Trudno mówić o Nim w czasie przeszłym, mimo iż dożył wieku słusznego. Zdzisław Drążewski był osobistością i osobowością. Człowiekiem renesansu – znał się na zegarach, potrafił naprawić zwłaszcza stare czasomierze, których nie brakuje w mieszkaniach pleszewian.
Zegarmistrz, podróżnik, harcerz
W zakładzie przy ul. Daszyńskiego pojawiał się, dopóki siły mu pozwalały. Uwielbiał podróże także zagraniczne oraz obozy harcerskie, zwłaszcza w Kaczorach, gdzie w latach 70. i 80. pleszewski hufiec miał swoją stanicę. Był inicjatorem ufundowania sztandaru dla pleszewskich harcerzy oraz członkiem komisji historycznej pleszewskiego hufca ZHP, którego był żywą historią. Od zawsze związany z Szczepem ZHP przy pleszewskiej Dwójce.
Druha Zdzisia znali wszyscy
Zdzisław Drążewski posiadał stopień harcmistrza i tytuł Harcerza Rzeczypospolitej.

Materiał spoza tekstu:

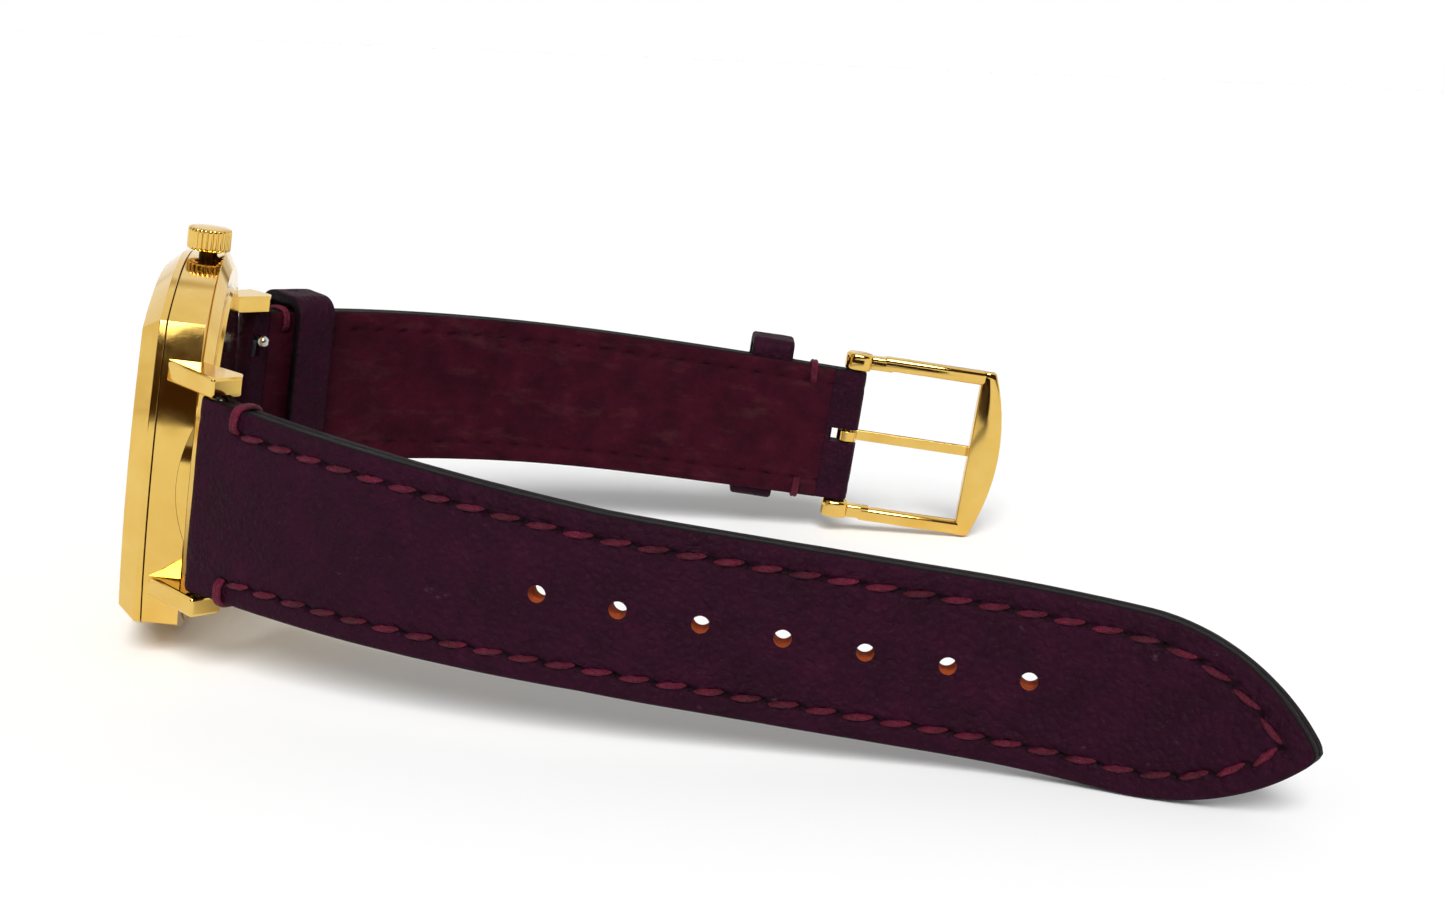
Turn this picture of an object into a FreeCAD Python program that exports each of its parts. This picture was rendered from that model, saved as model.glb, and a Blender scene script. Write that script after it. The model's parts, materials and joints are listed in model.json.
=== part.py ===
import FreeCAD, Part
import math
import os
import re

# Dress wristwatch lying on one side of its case, straps spread. Millimetres.
# Everything is drawn in the design frame: X towards 12 o'clock, Y towards the
# crown at 3 o'clock, Z towards the wrist, origin on the dial axis at the joint
# between bezel and case middle. The last step stands the watch on its three
# supports, +Z up, with the origin under the middle of its bounding box.

sizes = {
    # case outline: two pairs of arcs that meet in four corners
    "case_half_length": 19.0,
    "case_half_width": 17.6,
    "end_arc": 38.2,
    "flank_arc": 39.6,
    "middle_height": 3.2,
    "case_bore": 15.2,
    "back_joint": 2.1,
    "fit_gap": 0.03,
    # bezel and crystal
    "bezel_height": 2.25,
    "bezel_band": 0.7,
    "bezel_inset": 1.45,
    "seam_height": 0.12,
    "seam_depth": 0.25,
    "crystal_radius": 13.8,
    "crystal_height": 1.1,
    "gasket_width": 0.35,
    "flange_width": 0.6,
    # case back: an oval flank that widens to a rim, then a bevel and a raised disc
    "rim_overhang": 0.5,
    "rim_height": 3.3,
    "flank_inset": 0.55,
    "bevel_inset": 1.5,
    "back_height": 4.1,
    "disc_radius": 14.8,
    "disc_height": 0.35,
    "disc_bevel": 0.3,
    "seat_radius": 16.7,
    "seat_level": 2.95,
    "seal_inner": 15.6,
    "seal_outer": 16.3,
    "seal_depth": 0.3,
    # lugs
    "lug_gap": 18.2,
    "lug_width": 1.8,
    "lug_overhang": 4.3,
    "lug_tip_overhang": 2.3,
    "lug_tip_height": 7.1,
    "lug_kink_height": 4.75,
    "lug_round": 0.35,
    # spring bars
    "bar_overhang": 2.5,
    "bar_height": 5.2,
    "bar_radius": 0.75,
    "bar_wall": 0.22,
    "tip_radius": 0.4,
    "tip_length": 1.0,
    "tip_clearance": 0.05,
    "knob_place": 5.9,
    "knob_travel": 1.5,
    "knob_radius": 0.65,
    "knob_stem": 0.28,
    "knob_height": 1.8,
    # crown
    "crown_radius": 2.05,
    "crown_height": 2.3,
    "crown_gap": 0.65,
    "crown_level": 1.65,
    "crown_chamfer": 0.35,
    "flute_count": 24,
    "flute_radius": 0.17,
    "tube_radius": 0.85,
    "tube_bore": 0.6,
    "stem_radius": 0.42,
    "stem_inner_end": 4.6,
    # dial and hands
    "dial_radius": 14.7,
    "dial_height": 0.35,
    "marker_circle": 11.2,
    "marker_length": 2.2,
    "marker_width": 0.55,
    "marker_height": 0.2,
    "minute_length": 11.8,
    "hour_length": 8.0,
    "hand_width": 0.8,
    "hand_height": 0.15,
    "hour_level": -0.42,
    "minute_level": -0.78,
    # motion work: 12 and 36 teeth, then 10 and 40, at one centre distance
    "wheel_distance": 2.4,
    "cannon_radius": 0.38,
    "hour_bore": 0.42,
    "hour_pipe": 0.68,
    "arbor_radius": 0.2,
    # movement
    "plate_radius": 11.5,
    "plate_top": 1.05,
    "plate_height": 0.5,
    "plate_rim": 0.8,
    "holder_clearance": 0.05,
    "battery_radius": 4.4,
    "battery_height": 1.25,
    "battery_x": -6.3,
    "battery_y": -2.6,
    "bridge_level": 2.35,
    "bridge_height": 0.3,
    "coil_x": 6.4,
    "coil_y": -3.8,
    "coil_radius": 0.65,
    "coil_length": 6.0,
    # straps
    "strap_width": 17.7,
    "tail_width": 15.2,
    "buckle_end_width": 16.1,
    "taper_length": 38.0,
    "leather": 1.2,
    "glue_line": 0.015,
    "strap_end": 1.45,
    "tunnel_clearance": 0.03,
    "slot_clearance": 0.15,
    "lining_start": 1.65,
    "tail_length": 97.6,
    "point_length": 15.6,
    "hole_start": 33.6,
    "hole_pitch": 6.74,
    "hole_radius": 0.75,
    "hole_count": 7,
    "short_length": 75.7,
    "loop_length": 2.7,
    # buckle
    "buckle_turn": -9.0,
    "buckle_half_width": 10.27,
    "buckle_arm": 1.35,
    "arm_height": 1.5,
    "boss_radius": 1.4,
    "boss_length": 1.95,
    "buckle_bar_radius": 0.6,
    "buckle_clearance": 0.05,
    "frame_length": 18.7,
    "frame_bow": 2.0,
    "crossbar_width": 3.0,
    "crossbar_height": 1.2,
    "tongue_width": 1.2,
    "tongue_height": 0.7,
    "tongue_slot": 1.7,
    # keepers
    "keeper_width": 5.0,
    "keeper_leather": 1.1,
    "keeper_room": 2.9,
    "keeper_side": 0.35,
    "keeper_tab": 0.5,
    "fixed_keeper_place": 65.2,
    "free_keeper_place": 7.4,
}

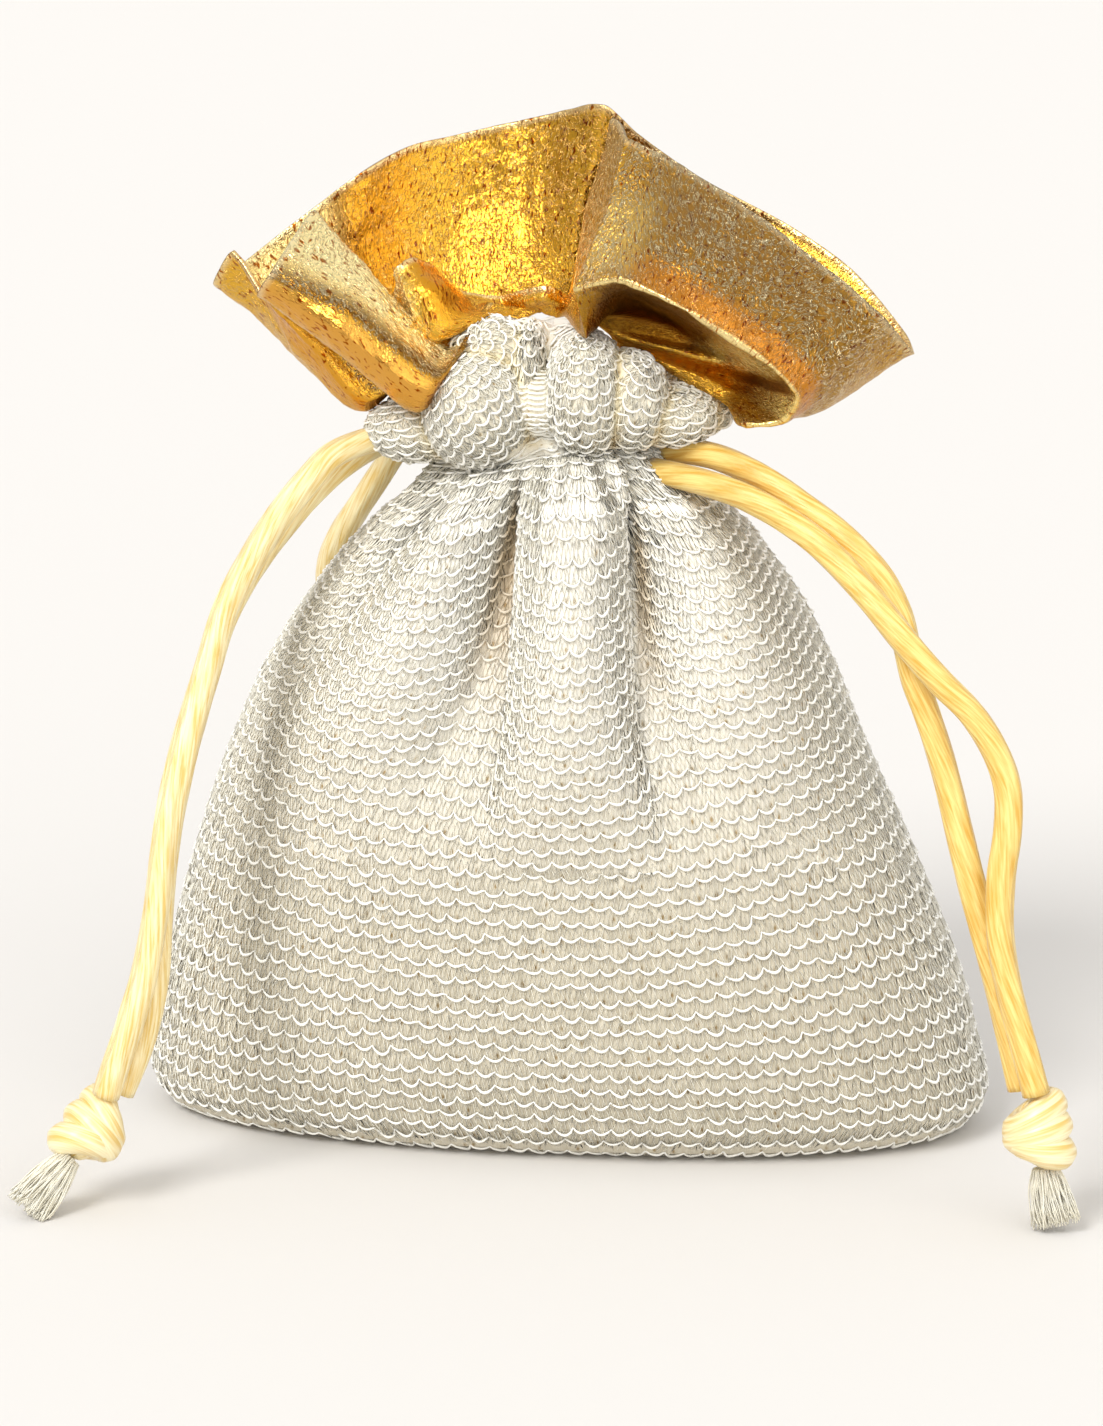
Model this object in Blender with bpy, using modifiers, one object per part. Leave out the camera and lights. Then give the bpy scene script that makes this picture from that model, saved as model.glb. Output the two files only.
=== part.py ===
"""Potli bag, standing on its flat base: metres, +Z up, front towards -Y.

A stuffed pouch of knitted yarn is gathered at the neck by two satin drawstrings. Above the
gather the knit flares into a ruffle, and a collar of metallic sheet is sewn along its top edge.
Each drawstring pair hangs in a bow to the ground and ends in a knot with a frayed tassel.
Sizes below are in millimetres.
"""

import math
from dataclasses import dataclass

import bmesh
import bpy
from mathutils import Matrix, Vector

MM = 0.001

# Pouch
BODY_WIDTH = 111.0
BODY_DEPTH = 55.0
NECK_HEIGHT = 90.5
NECK_X = -2.5
NECK_WIDTH = 30.0
NECK_DEPTH = 26.5
NECK_TILT_LEFT = 0.17
NECK_TILT_RIGHT = 0.02
PLEAT_X = 2.4
RUFFLE_HEIGHT = 16.0
SECTION_SQUARENESS = 2.3

# Knit
COURSE_PITCH = 1.9
COURSE_RELIEF = 0.32
COURSE_SIDE_RISE = 9.0
COURSES_START = 3.0
COURSES_END = 79.0
FRONT_COLUMNS = 22
BACK_COLUMNS = 14
GATHERED_ROWS = 4

# Gathers, and how far below the neck the folds' tops round off
GATHER_COUNT = 17
GATHER_DEPTH = 0.9
GATHER_REACH = 8.0
FOLD_TOP_ROUNDING = 7.0

# Core that the ruffle's lobes stand on: half sizes of its ring, its height above the neck, the
# radius of the cloth round it in the creases, and how high the lowest row sits above the neck
CORE_HALF_WIDTH = 12.0
CORE_HALF_DEPTH = 8.5
CORE_HEIGHT = 6.0
CREASE_RADIUS = 4.4
RUFFLE_SEAT = 0.3

# Dished top of the pouch inside the seam: height of its middle as a share of the ruffle's, and
# how far in and how far down its inner ring lies
TOP_MIDDLE_SHARE = 0.62
TOP_DISH_SHARE = 0.45
TOP_DISH_DEPTH = 1.2
LOBE_SHARPNESS = 22

# Collar
SHEET_THICKNESS = 0.8
SEAM_CLEARANCE = 0.7

# Drawstrings
CORD_DIAMETER = 3.5
CORD_POINT_SPACING = 7.5
CORD_SIDES_RESOLUTION = 2
KNOT_GAP = 0.45
KNOT_RADIUS = 2.5
KNOT_WRAP_RADIUS = 1.9
KNOT_WRAP_RISE = 1.5
KNOT_STRETCH = 1.75
TASSEL_WIDTH = 7.4
TASSEL_THICKNESS = 3.6
TASSEL_NECK = 3.2
TASSEL_STRANDS = 9
FLOOR_GAP = 0.2

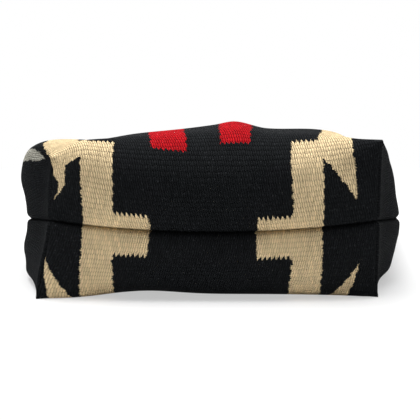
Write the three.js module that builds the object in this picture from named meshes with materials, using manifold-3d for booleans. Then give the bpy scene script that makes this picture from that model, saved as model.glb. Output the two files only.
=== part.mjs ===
import * as THREE from "three";
import { mergeVertices } from "three/addons/utils/BufferGeometryUtils.js";
import Module from "manifold-3d";

// Tote bag of tapestry-woven wool with boxed corners and two leather handles.
// It lies on its back panel with its base towards -Y and its mouth towards +Y.
// Sizes are in millimetres, +Z is up and the floor is at z = 0.

// Bag
const baseLength = 334;
const baseDepth = 160;
const bagHeight = 300;
const clothThickness = 3.2;
const frontEdgeRadius = 48;
const backEdgeRadius = 14;
const frontSwell = 7;
const backSwell = 15;
const seamDip = 3;
const seamRoll = 10;
const seamGap = 0.4;

// Woven figure, measured from its own middle line and from the base seam
const figureMiddle = -11;
const armReach = 53;
const strokeInner = 88.5;
const strokeWidth = 32;
const blockInner = 115;
const blockWidth = 34;
const redInner = 17.5;
const redWidth = 33.5;
const greyInner = 161;
const greyWidth = 13;
const greyRise = 50;
const figureTop = 300;
const belowSeam = 5;
const fieldGap = 0.3;

// Heights of the figure on each panel
const frontArm = 18;
const frontStep = 93;
const frontFork = 73;
const frontClaw = 26;
const frontBar = 88;
const frontGrey = 100;
const backArm = 29;
const backStep = 108;
const backFork = 94;
const backClaw = 44;
const backBar = 100;
const backGrey = 118;

// Hem, lining and handles
const hemDepth = 30;
const liningThickness = 1;
const liningDrop = 8;
const liningSlack = 2.5;
const liningEase = 26;
const layerGap = 0.6;
const strapWidth = 28;
const strapThickness = 3;
const strapSpread = 78;
const strapSewn = 52;
const frontReach = 215;
const frontSpread = 92;
const frontOverhang = 30;
const backReach = 175;
const backSpread = 62;
const backOverhang = 24;
const floorGap = 0.2;

const halfLength = baseLength / 2;
const halfDepth = baseDepth / 2;
const panelSide = halfLength + halfDepth;
const panelTop = halfDepth + bagHeight;

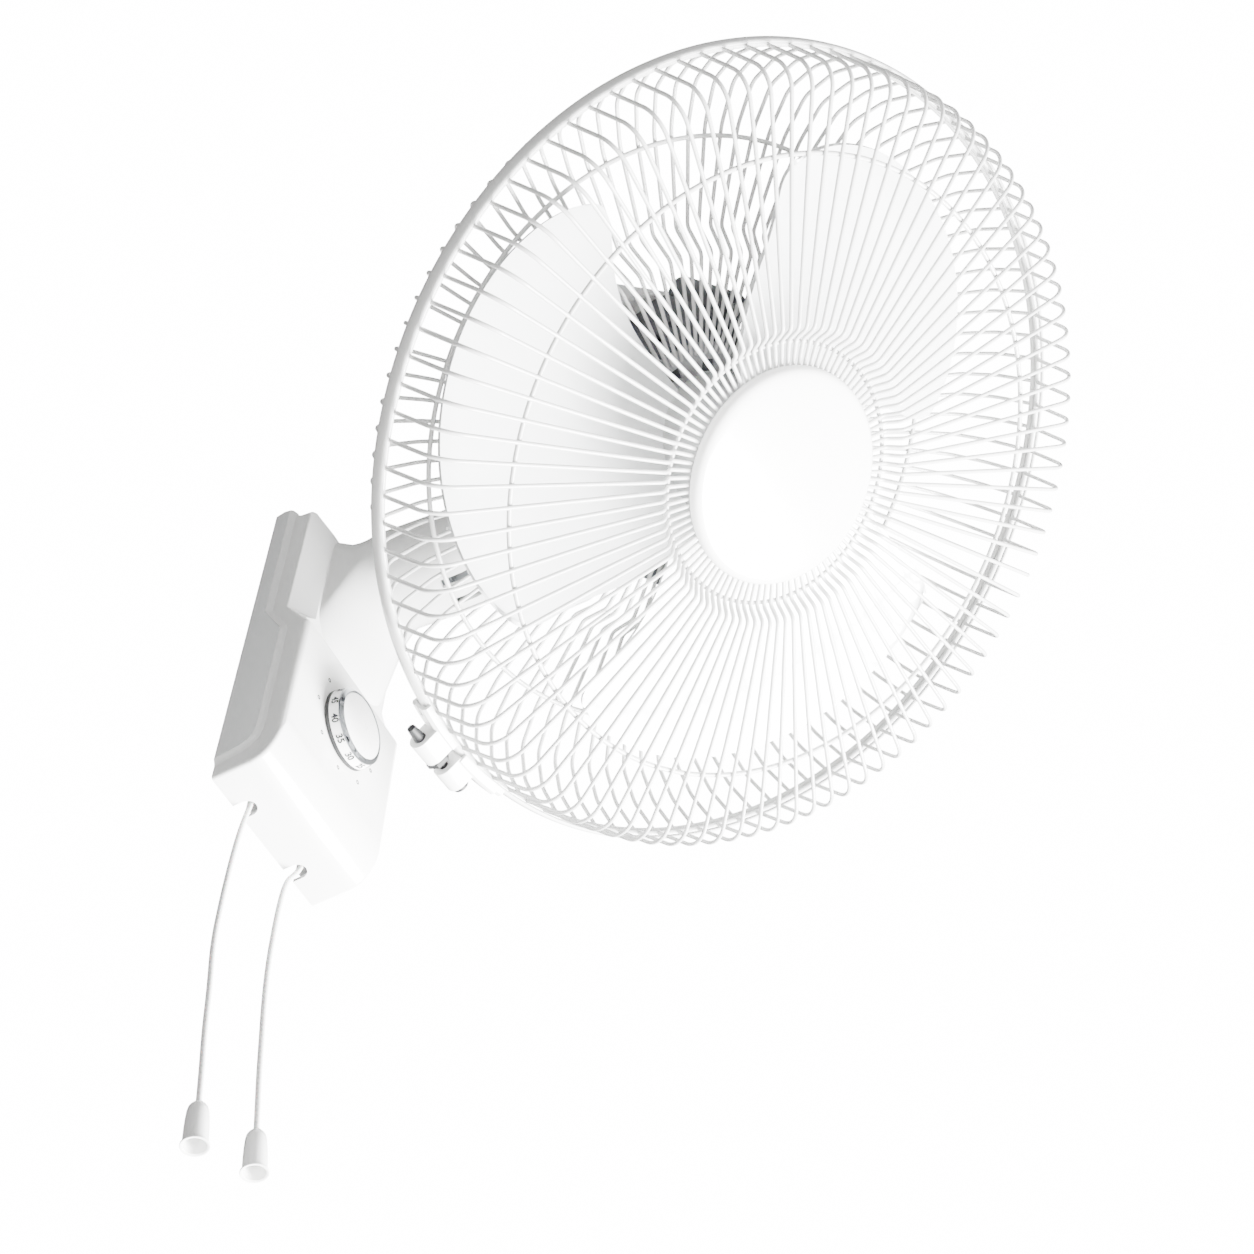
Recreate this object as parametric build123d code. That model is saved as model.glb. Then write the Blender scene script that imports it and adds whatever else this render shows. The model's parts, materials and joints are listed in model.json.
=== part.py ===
from build123d import *
from build123d.topology import SkipClean
from math import cos, hypot, pi, radians, sin, tan
import os

# Wall mounted oscillating fan. Millimetres, +Z up, the wall is the plane y = 0 and the fan is
# on its -Y side. The origin is the middle of the four wall fixing holes.
#
# The box is drawn in its own frame, with z = 0 at its bottom edge, and the head in a frame
# whose X is the part's X, whose Y points up and away from the tilt bolt, and whose Z is the
# direction that the air blows, with z = 0 in the middle plane of the hoop.

# ---- wall box -------------------------------------------------------------------------
BOX_W = 102.0            # width over the front cover
BOX_H = 214.4            # bottom edge to top edge
FRONT_Y = -37.6          # front of the lower part
ROOT_Y = -31.4           # front of the upper part, where the neck grows out
CREASE_X = 35.75         # the upper part is flat this far each side of the middle
FLANK_Y_LOW = -21.2      # front edge of the upper part's slanted flank, at its lower end
FLANK_Y_TOP = -22.6      # and at its upper end
SHOULDER_LOW = 108.0     # where the lower part ends
SHOULDER_TOP = 124.7     # where the upper part's full flank begins
COVER_WALL = 2.0
COVER_SIDE_WALL = 1.6
SHELL_WALL = 2.0
FIT = 0.2                # between the rear shell and the cover that slips over it
LIP_Y_TOP = -9.0         # edge of the cover along the upper part of the side
LIP_Y_LOW = -22.0        # and along the lower part
FLARE = 1.8              # the cover's edge flares out by this to meet the rear shell
FLARE_W = 5.0            # width of the flare
JOGGLE = 2.3             # step behind the cover's edge from the shell's side to its tongue
SLOT_X = 25.0            # cord slots, each side of the middle
SLOT_W = 10.0
SLOT_DEPTH = 10.5
POST_X = 42.4            # cover's screw posts, each side of the middle
POST_LOW = 33.0          # lower posts above the bottom edge
POST_DROP = 18.4         # upper posts below the top edge
PILOT_R = 1.52           # screw holes in plastic posts
SELF_TAPPER_R = 1.5
# the underside and the top edge, as (y, height above the bottom) and (y, depth below the top)
CHIN = [(0, 0.8), (-23.5, 4.9), (-29.5, 8.7), (-33.6, 14.6), (-36.2, 23)]
CROWN = [(-24.5, 5.6), (-15.8, 5.2), (-14, 4.1), (-10.6, 0.5), (-5, 0), (0, 2.2)]

# ---- neck -----------------------------------------------------------------------------
NECK_R = 29.0
NECK_DROP = 25.4         # neck axis below the box's top edge
NECK_ROUND_Y = -55.0     # the neck is a round tube from here
NECK_TAPER_Y = -95.0     # to here
NECK_END_Y = -114.0
NECK_WALL = 2.5
NECK_FLAT = 2.0          # narrowest flat left between the neck's rounded corners
ROOT_H = 87.0
ROOT_DROP = 29.5         # middle of the flared root below the neck axis

# ---- wall plate and bracket -----------------------------------------------------------
PLATE_W = 72.0
PLATE_LOW = 20.0         # lower end of the plate above the box's bottom edge
PLATE_MARGIN = 6.4
PLATE_T = 1.5
FIX_X = 56.0             # wall fixing holes, spacing across and up
FIX_Z = 130.0
FIX_R = 2.75
EAR_IN = 13.0            # inner face of each bracket ear, from the middle
EAR_T = 2.5
EAR_R = 12.0             # rounded end of the ear
FLANGE_W = 44.0
FLANGE_H = 60.0
FLANGE_MARGIN = 2.0      # flange's top below the plate's
FLANGE_T = 1.7
FLANGE_SCREW_X = 7.5
FLANGE_SCREW_IN = 10.0   # flange's screws from its ends
WEB_DROP = 13.0          # underside of the bracket's web below the neck axis
WEB_T = 2.5

# ---- timer knob -----------------------------------------------------------------------
KNOB_H = 70.4            # knob centre above the box's bottom edge
KNOB_R = 22.1
KNOB_FACE_Y = -47.6
KNOB_GAP = 0.3
TIMER_W = 42.0
TIMER_BACK_Y = -14.0
TIMER_SHAFT_R = 3.0

# ---- pull switches, cords and bells ---------------------------------------------------
SWITCH_W = 20.0
SWITCH_LOW = 24.0
SWITCH_TOP = 42.0
SWITCH_DEPTH = 19.0
LEVER_R = 2.2
LEVER_END_H = 18.0       # lower end of the lever, where the cord is held
CORD_D = 2.8
BELL_R = 5.75
BELL_LIP_R = 6.65
BELL_LEN = 23.0
BELL_WALL = 1.2

# ---- head -----------------------------------------------------------------------------
TILT = 50.0              # how far the head looks down at rest
PIVOT_Y = -124.8         # tilt bolt
PIVOT_RISE = 17.9        # tilt bolt above the neck axis
HEAD_UP = 98.0           # fan axis above the tilt bolt
HEAD_FWD = 98.0          # middle plane of the hoop in front of the tilt bolt

HOOP_R = 222.0
HOOP_W = 10.5
HOOP_WALL = 1.5
HOOP_LIP_DEPTH = 2.6
HOOP_LIP = 1.4
RIM_WIRE_R = 1.8         # outer ring of each wire guard
RIM_FIT = 0.1            # between that ring and the hoop
RIM_S = 1.9              # its distance from the hoop's middle plane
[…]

Ma dwie książeczki harcerskie – przedwojenną i powojenną. Na jego krzyżu, bitym przez mennicę państwową, jest pozłacana lilijka. „Druha Zdzisia” znali wszyscy, nawet zuchy, które lubiły wokół niego przysiadać i słuchać.
Czytaj też: Pleszewscy harcerze kochają Pleszew i miasto też ich kocha
Uczestniczył w życiu pleszewskiego hufca, bywał na wigiliach, Dniach Myśli Braterskiej, zlotach, spotkaniach – podkreśla hm Sławomira Madalińska.
Pożegnanie
W sobotę 28 maja 2022 roku harcerze, rodzina, znajomi odprowadzą pleszewianina hm Zdzisława Drążewskiego na wieczną wartę.